Only the growth of a powerful and determined antiwar movement in
the U.S. itself could force it do
that.
The
biggest danger is that the “surge” being advocated so aggressively by
the right will lead to a regional war far greater in scale
and implications than the present conflict. In fact, the argument
for a “surge” is based on a false assessment of the effectiveness
of the so-called surge in Iraq. It was not the increase in U.S. forces that isolated the
insurgents but the ruthlessness of al-Qaida,
which alienated the population and local leaders.
To
a certain extent, a similar process has started in Pakistan. It may be accelerated
by the atrocious Oct. 27 bombing of a market place in Peshawar, in
which over 100 people were killed. But it is still far from the point
it reached in Iraq. The resentment against the U.S. has apparently been growing
faster and more powerfully than revulsion against the ruthlessness
of the Taliban and its allies.
In
the April 24 issue of Newsweek, Farid Zakaria pointed that there has already been
more than one “surge” in Afghanistan, and that has not improved
the situation for the U.S. but made it worse: “The real question we
should be asking in Afghanistan is not ‘Do we need a surge?’ but
rather ‘Do we need a third surge?’ The number of U.S. forces in Afghanistan in January 2008 was 26,607.
Over the next six months, the Bush administration raised the total
to 48,250. President Bush described this policy as ‘the quiet
surge,’ and he made the standard arguments about the need for a
counterinsurgency capacity—the troops had to not only fight the
Taliban but protect the Afghan population, strengthen and train
the Afghan Army and police, and assist in development.
“In
January 2009, another 3,000 troops, originally ordered
by President Bush, went to Afghanistan in the first days of the Obama presidency. In February, responding to a
request from the commander in the field, Obama
ordered an additional 17,000 troops into the country. In other words,
over the past 18 months, troop levels in Afghanistan have almost tripled.”
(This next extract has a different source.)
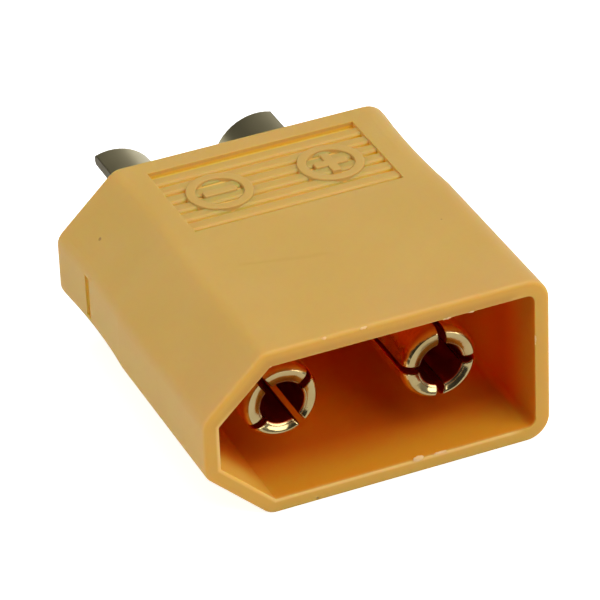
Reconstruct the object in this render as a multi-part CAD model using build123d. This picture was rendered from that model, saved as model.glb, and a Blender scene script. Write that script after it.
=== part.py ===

Zakaria argued: “It is not dithering to try to figure out why previous
increases have not worked and why we think additional ones would.”
The
alternative being projected by some U.S. military and
political leaders is giving up trying to control the entire area
of conflict but continuing to stage strikes to keep any important
threat to U.S. interests from
developing—creating a “Chaosistan,” an area
of permanent chaos, would not remove the dangers either. Such
would create a festering sore, like Gaza or Somalia, that would drive more
and more of the local population to desperation and foster deeper
and deeper hated of the United States.
On
a world scale the political costs for the U.S. would steadily increase, as
they have grown for Israel because its
similar policy toward Gaza. The area of conflict in
Afghanistan and western Pakistan is too big and strategic to be
kept in chaos. It is on a scale incomparably greater than Gaza, to say
nothing of remote and forlorn Somalia. The Oct. 27 statement of
the regional powers makes that clear.
Moreover,
the prospects for achieving stable neocolonial regimes in Afghanistan and Pakistan look more and
more remote. In its Oct. 28 issue, The New York Times
revealed the depth of the U.S. involvement with
corruption and gangsterism in Afghanistan, by reporting that Hamid Karzai’s brother
has been on the payroll of the CIA for eight years and that he
runs a Mafia-like operation engaged in the opium trade.
A
large percentage of the Pushtun, on which Karzai depends, will probably not vote again if an
election proceeds. Much of this area is controlled by the Taliban, who
are threatening reprisals against anyone who goes to the polls.
The
farcical nature of the Afghan elections on Aug. 20 forced a reluctant Hamid Karzai to accept a
run-off vote. But on Nov. 1, Karzai’s main
opponent, Abdullah Abdullah, pulled out of
the new election on grounds that Karzai had
refused his demands on changes to the electoral commission to prevent
fraud. The electoral conflict had threatened to divide the country
on civil war lines between the Pushtun and
the peoples of Persian language and/or culture in the north and west
of the country.
Abdullah
appeared to offer no alternative to the present regime other than a
different sectional interest, undoubtedly even more dependent on
the warlords of the old Northern Alliance.
In
the Oct. 27 British Guardian, Nushin Arbabzadah wrote: “Given that only a third of
the population chose to exercise their right to vote in the first
round, there are strong grounds to believe that the disenchanted
represent a majority of the Afghan population.”
In Pakistan, the army offensive in South Waziristan prompted
some questions about whether it was possible to finally integrate
the Federally Administered Tribal Areas into the Pakistani state.
The conclusion was that this was unlikely because it would require a
social revolution, for which the Pakistani government has neither
the will nor the means.
The
structure of the country remains an unwieldy hybrid of
feudalism and gangster capitalism. It will not change without a
real social revolution that sweeps away the bourgeois structures
as well as the feudal ones.
Such
an upheaval would change not only the region but the world. If it
approaches, its footsteps would resound around the globe. It
will obviously be a difficult process. But for the Pakistani
people, as well as for the Afghanis, the only alternative is
deepening chaos and fratricidal civil conflict.